Just to share a simple example. And so I find that sometimes the best way to convince somebody that they’re wrong is to follow their logic to its conclusion. In most cases, with the kind of stacks and the processes that we’re looking at, that end result, that conclusion is not sales or and not sales development.
Joe Aicher
Yeah definitely. Yeah, it’s amazing how many times, even from our own business, with Breadcrumbs, we go through, and we talk to prospects, and we’ll try the same thing. Go click on a form, go put your email in, and crickets. It’s not because they’re not trying to disengage with you; they just don’t know that there are these gaps.

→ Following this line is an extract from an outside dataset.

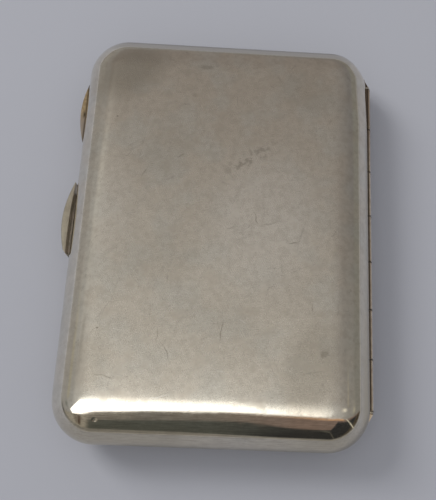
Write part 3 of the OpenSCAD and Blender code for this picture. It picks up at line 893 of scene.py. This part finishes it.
def elastic_material():
    """Faded woven elastic."""
    material, tree, shader, place = new_material("faded_elastic", 0.0, 0.75)
    thread = noise_value(tree, place, 1.0, 3.0, 0.6, (0.25, 0.5, 0.5))
    cloud = noise_value(tree, place, 1 / 9, 3.0)
    tone = mix_colour(tree, fit(tree, thread, 0.35, 0.65), ELASTIC_DARK, ELASTIC_LIGHT)
    tone = mix_colour(tree, times(tree, fit(tree, cloud, 0.45, 0.7), 0.4), tone, ELASTIC_FADED)
    tree.links.new(tone, shader.inputs["Base Color"])
    shader.inputs["Sheen Weight"].default_value = 0.4
    shader.inputs["Sheen Roughness"].default_value = 0.4
    bump(tree, shader, thread, 0.03, 0.6)
    return material


def finish_node(node, material, rounding):
    """A carried-over piece with its material and a fine rounding of its edges, or none at 0."""
    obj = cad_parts[node]
    obj.data.materials.clear()
    obj.data.materials.append(material)
    if rounding:
        modifier = obj.modifiers.new("edges", "BEVEL")
        modifier.width = rounding * MM
        modifier.segments = 2
        modifier.limit_method = "ANGLE"
        modifier.angle_limit = math.radians(40)
        modifier.harden_normals = True


# Room that polished metal sees, drawn by the direction in which a ray leaves

ROOM = {
    "centre_near": (0.55, 0.535, 0.515),
    "centre_far": (0.27, 0.25, 0.24),
    "left_near": (0.395, 0.39, 0.38),
    "left_far": (0.31, 0.30, 0.295),
    "left_end": (0.335, 0.325, 0.315),
    "right_near": (0.29, 0.28, 0.265),
    "right_far": (0.21, 0.20, 0.20),
    "right_end": (0.235, 0.23, 0.215),
    "right_glow": (0.40, 0.38, 0.31),
    "band_left": (0.095, 0.10, 0.09),
    "band_right": (0.036, 0.036, 0.037),
    "band_end": (0.10, 0.085, 0.065),
    "wall_left": (0.20, 0.185, 0.165),
    "wall_right": (0.235, 0.175, 0.15),
    "wall_light": (0.36, 0.335, 0.29),
    "bars": (0.085, 0.055, 0.04),
    "copper": (0.66, 0.39, 0.22),
    "arc": (0.85, 0.80, 0.66),
    "bow": (0.20, 0.19, 0.16),
    "table": (0.25, 0.24, 0.225),
    "sliver": (0.055, 0.040, 0.025),
    "horizon_near": (0.38, 0.38, 0.39),
    "horizon_far": (0.30, 0.295, 0.285),
    "rim_line": (0.06, 0.06, 0.055),
}

# Stretches of side over which one part of the room gives way to the next
LEFT_SIDE, LEFT_END = (-1.5, -0.9), (-2.8, -1.9)
RIGHT_SIDE, RIGHT_END = (0.15, 1.4), (1.7, 2.8)
BAND_SIDE, BAND_END = (-0.15, 0.3), (3.0, 5.0)
WALL_SIDE = (-0.1, 0.15)

# Tones of the light that falls on everything, and of what the camera sees past the floor
AROUND_TONE = (0.42, 0.425, 0.44)
BACKDROP_TONE = (0.72, 0.72, 0.74)

# Soft patches of the upper room: centre by side and ahead, half-sizes, tone
ROOM_PATCHES = [
    ((-3.1, -0.6), (1.0, 0.45), (0.19, 0.20, 0.185)),
    ((-1.0, 0.58), (0.55, 0.32), (0.50, 0.49, 0.47)),
    ((-1.05, 0.22), (0.32, 0.12), (0.37, 0.36, 0.34)),
    ((0.86, -0.15), (0.28, 0.13), (0.95, 0.90, 0.78)),
    ((1.14, 0.10), (0.13, 0.13), (0.40, 0.37, 0.31)),
]

# Lower edge of the upper room: each row moves it from one value to another over a range of side
EDGE_BENDS = [(-0.35, 0.02, -0.74, -0.41), (0.03, 0.2, 0.0, -0.12), (0.4, 1.3, 0.0, -0.16)]


def ray_measures(tree):
    """Parts of a ray's direction and its slopes: side and ahead as on a ceiling, turn and across in plan."""
    parts = split_xyz(tree, add(tree, "ShaderNodeTexCoord").outputs["Generated"])
    height = calc(tree, "MAXIMUM", parts["Z"], 0.05)
    return {
        "x": parts["X"],
        "y": parts["Y"],
        "z": parts["Z"],
        "side": calc(tree, "DIVIDE", parts["X"], height),
        "ahead": calc(tree, "DIVIDE", parts["Y"], height),
        "turn": calc(tree, "DIVIDE", parts["Y"], parts["X"]),
        "across": calc(tree, "DIVIDE", parts["X"], parts["Y"]),
    }


def upper_room(tree, ray):
    """Ceiling, bright in the middle and dimmer to both sides and the far end, with soft patches."""
    side, ahead = ray["side"], ray["ahead"]
    slant = plus(tree, ahead, times(tree, side, 0.36))
    centre = mix_colour(tree, fit(tree, slant, -0.2, 0.68), ROOM["centre_near"], ROOM["centre_far"])
    left = mix_colour(tree, fit(tree, slant, 0.05, 0.75), ROOM["left_near"], ROOM["left_far"])
    right = mix_colour(tree, fit(tree, ahead, -0.1, 1.1), ROOM["right_near"], ROOM["right_far"])
    room = mix_colour(tree, fit(tree, side, *LEFT_SIDE), left, centre)
    room = mix_colour(tree, fit(tree, side, *LEFT_END), ROOM["left_end"], room)
    room = mix_colour(tree, fit(tree, side, *RIGHT_SIDE), room, right)
    room = mix_colour(tree, fit(tree, side, *RIGHT_END), room, ROOM["right_end"])
    for place, half, tone in ROOM_PATCHES:
        room = mix_colour(tree, patch(tree, side, ahead, place, half), room, tone)
    glow = patch(tree, ray["turn"], ray["z"], (-0.08, 0.40), (0.22, 0.10))
    return mix_colour(tree, glow, room, ROOM["right_glow"])


def upper_edge(tree, side):
    """Value of ahead at which the upper room ends and the dark band begins."""
    edge = times(tree, calc(tree, "MINIMUM", plus(tree, side, 0.3), 0.0), 0.3)
    for bend in EDGE_BENDS:
        edge = plus(tree, edge, fit(tree, side, *bend))
    return edge


def corner_bars(tree, ray):
    """Two slanted bars in the near left corner."""
    lean = minus(tree, ray["ahead"], times(tree, ray["side"], 1.92))
    weaker = times(tree, stripe(tree, lean, 1.5, 1.0), 0.55)
    bars = strongest(tree, [stripe(tree, lean, 0.75, 0.6), weaker])
    bars = times(tree, bars, fit(tree, ray["ahead"], -3.8, -2.8))
    return times(tree, bars, fit(tree, ray["side"], -0.7, -0.95))


def near_wall(tree, ray, below):
    """The dark band, the brown wall under it with its lines, and the table at its foot."""
    side, ahead = ray["side"], ray["ahead"]
    dark = mix_colour(tree, fit(tree, side, *BAND_SIDE), ROOM["band_left"], ROOM["band_right"])
    dark = mix_colour(tree, fit(tree, side, *BAND_END), dark, ROOM["band_end"])
    depth = plus(tree, fit(tree, side, 0.0, 0.22, -0.52, -0.95), fit(tree, side, 0.24, 0.6, 0.0, 0.78))
    wall = mix_colour(tree, fit(tree, side, *WALL_SIDE), ROOM["wall_left"], ROOM["wall_right"])
    wall = mix_colour(tree, fit(tree, minus(tree, below, depth), -0.09, 0.09), dark, wall)
    wall = mix_colour(tree, fit(tree, ray["across"], 0.20, 0.47), wall, ROOM["wall_light"])
    wall = mix_colour(tree, corner_bars(tree, ray), wall, ROOM["bars"])
    copper = times(tree, fit(tree, below, -0.12, -0.05), fit(tree, side, 0.05, 0.16))
    copper = times(tree, copper, fit(tree, side, 0.8, 1.15, 1.0, 0.0))
    wall = mix_colour(tree, copper, wall, ROOM["copper"])
    arc = minus(tree, ray["turn"], times(tree, ray["z"], 0.16))
    arc = times(tree, stripe(tree, arc, -0.67, 0.045), fit(tree, side, 0.9, 1.2))
    wall = mix_colour(tree, arc, wall, ROOM["arc"])
    bow = minus(tree, ray["across"], times(tree, ray["z"], 0.37))
    bow = times(tree, stripe(tree, bow, -0.355, 0.022), fit(tree, ahead, -1.5, -1.7))
    wall = mix_colour(tree, times(tree, bow, 0.8), wall, ROOM["bow"])
    table = minus(tree, ahead, fit(tree, side, -0.5, 0.9, -4.4, -8.4))
    return mix_colour(tree, fit(tree, table, -0.5, 0.5), ROOM["table"], wall)


def reflected_room(tree):
    """The whole room down to its horizon."""
    ray = ray_measures(tree)
    below = minus(tree, ray["ahead"], upper_edge(tree, ray["side"]))
    wall, ceiling = near_wall(tree, ray, below), upper_room(tree, ray)
    room = mix_colour(tree, fit(tree, below, -0.03, 0.03), wall, ceiling)
    sliver = patch(tree, ray["turn"], ray["z"], (-0.30, 0.15), (0.30, 0.10))
    room = mix_colour(tree, times(tree, sliver, fit(tree, ray["x"], 0.5, 0.7)), room, ROOM["sliver"])
    horizon = mix_colour(tree, fit(tree, ray["y"], 0.3, 0.7), ROOM["horizon_near"], ROOM["horizon_far"])
    room = mix_colour(tree, fit(tree, ray["z"], 0.02, 0.10), horizon, room)
    rim_line = patch(tree, ray["y"], ray["z"], (-0.34, 0.075), (0.36, 0.06))
    return mix_colour(tree, times(tree, rim_line, fit(tree, ray["x"], -0.5, -0.7)), room, ROOM["rim_line"])


def build_world():
    """Pale all round; polished metal sees the softly shaded room."""
    world = bpy.data.worlds.new("studio")
    bpy.context.scene.world = world
    world.use_nodes = True
    tree = world.node_tree
    tree.nodes.clear()
    path = add(tree, "ShaderNodeLightPath").outputs
    colour = mix_colour(tree, path["Is Glossy Ray"], AROUND_TONE, reflected_room(tree))
    colour = mix_colour(tree, path["Is Camera Ray"], colour, BACKDROP_TONE)
    shade = add(tree, "ShaderNodeBackground", {"Color": colour, "Strength": 1.0})
    add(tree, "ShaderNodeOutputWorld", {"Surface": shade.outputs[0]})


# Stage

def stage_sheet(name, corners, z, material):
    """A flat sheet of the stage, in metres."""
    mesh = bpy.data.meshes.new(name)
    mesh.from_pydata([(x, y, z) for x, y in corners], [], [tuple(range(len(corners)))])
    mesh.materials.append(material)
    sheet = bpy.data.objects.new(name, mesh)
    bpy.context.scene.collection.objects.link(sheet)
    return sheet


def build_floor():
    """A plain pale floor."""
    material, _, shader, _ = new_material("pale_floor", 0.0, 0.9)
    shader.inputs["Base Color"].default_value = opaque(FLOOR_TONE)
    shader.inputs["Specular IOR Level"].default_value = 0.1
    corners = [(-FLOOR_HALF, -FLOOR_HALF), (FLOOR_HALF, -FLOOR_HALF), (FLOOR_HALF, FLOOR_HALF)]
    stage_sheet("floor", corners + [(-FLOOR_HALF, FLOOR_HALF)], 0, material)


def build_soft_box():
    """A long glowing panel over the near end, broad at its left and narrow at its right."""
    material = bpy.data.materials.new("soft_box")
    material.use_nodes = True
    tree = material.node_tree
    tree.nodes.clear()
    inputs = {"Color": opaque(SOFT_BOX_TONE), "Strength": SOFT_BOX_GLOW}
    glow = add(tree, "ShaderNodeEmission", inputs)
    add(tree, "ShaderNodeOutputMaterial", {"Surface": glow.outputs[0]})
    panel = stage_sheet("soft_box", SOFT_BOX, SOFT_BOX_Z, material)
    panel.visible_camera = False
    panel.visible_diffuse = False
    panel.visible_shadow = False


def build_lamp():
    """A soft window aimed at the case, which polished metal doesn't show."""
    light = bpy.data.lights.new("window", "AREA")
    light.shape = "RECTANGLE"
    light.size, light.size_y = LAMP_SIZE, LAMP_SIZE
    light.energy = LAMP_POWER
    lamp = bpy.data.objects.new("window", light)
    aim = (-Vector(LAMP_PLACE)).to_track_quat("-Z", "Y").to_matrix().to_4x4()
    lamp.matrix_world = Matrix.Translation(LAMP_PLACE) @ aim
    lamp.visible_glossy = False
    bpy.context.scene.collection.objects.link(lamp)


def build_camera():
    """The photograph's view."""
    camera = bpy.data.cameras.new("camera")
    camera.lens = CAMERA_LENS
    camera.sensor_width = CAMERA_SENSOR
    camera.shift_x, camera.shift_y = CAMERA_SHIFT
    camera.clip_start = 0.01
    camera.clip_end = 20.0
    obj = bpy.data.objects.new("camera", camera)
    axes = Matrix((Vector(CAMERA_RIGHT), -Vector(CAMERA_DOWN), -Vector(CAMERA_AWAY)))
    obj.matrix_world = Matrix.Translation(CAMERA_PLACE) @ axes.transposed().to_4x4()
    bpy.context.scene.collection.objects.link(obj)
    bpy.context.scene.camera = obj


build_camera()
silver = silver_material()
gilt_inside = gilt_material("gilt_inside", 0.5)
gilt_trim = gilt_material("gilt_trim", 0.9)
crescent = crescent_material()
hinge_metal = hinge_material()
thumb_silver = toned_metal("thumb_silver", THUMB_LIGHT, THUMB_DARK, 0.30)
# lighter metal for the thumb-piece's inner face, end caps and stem
thumb_back_metal = toned_metal("thumb_back_metal", THUMB_BACK_LIGHT, THUMB_BACK_DARK, 0.50)
steel = steel_material()
elastic = elastic_material()

build_shells(silver, gilt_inside)
build_thumb_piece(thumb_silver, thumb_back_metal)
build_strap(elastic)

FINISHES = [
    (("base_bearer", "base_knuckles", "lid_knuckles"), hinge_metal, ROUND_SOFT),
    (("lid_bearer", "catch_block"), silver, ROUND_SOFT),
    (("hinge_pin", "hinge_plugs"), silver, 0.0),
    (("base_bezel", "catch_keeper"), gilt_inside, ROUND_SOFT),
    (("strap_front_plate",), crescent, ROUND_FINE),
    (("strap_back_plate", "strap_rivets"), gilt_trim, ROUND_FINE),
    (("catch_spring", "catch_nib", "catch_rivets", "thumb_rivet"), steel, ROUND_FINE),
]
for nodes, material, rounding in FINISHES:
    for node in nodes:
        finish_node(node, material, rounding)

build_floor()
build_world()
build_soft_box()
build_lamp()

view = bpy.context.scene.view_settings
view.view_transform = "Standard"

How often, or how long does it typically take for you guys to go and take a look at a business and say like, “Hey, here are some really actionable things that you guys can do within the first maybe a couple of days or first couple of weeks.”

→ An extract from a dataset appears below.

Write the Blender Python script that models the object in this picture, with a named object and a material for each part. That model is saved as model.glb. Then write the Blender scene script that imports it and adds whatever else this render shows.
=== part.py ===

Are there small steps that you can take or we can take back to our own teams right now and just say, “Hey, maybe a quick little audit of just this form would be helpful,” like what are some things that might be good tips in the short term for businesses?
Sebastian van Heyningen
Yeah, I think a short-term one is you take all your statuses, take all your stages, and lay them out in a row. Put a row above them, and then that row should represent the buyers’ goals at those stages.
So, everybody has some ‘attempting to contact status,’ we’re trying to reach them. So when I’m trying to reach this prospect, what are they trying to do? What do they want? What content do they want to see? What problem are they focused on?
You could do this per persona because our solutions touch different segments, and we can kind of break it up. But literally, saying if a lead exists in this status, what are they most likely trying to get done right now?
Joe Aicher
Yeah, and I think that’s powerful. Not even just for the executives but even for a rep on the individual contributor level to know, “Hey, they’re probably not ready for that meeting quite yet.”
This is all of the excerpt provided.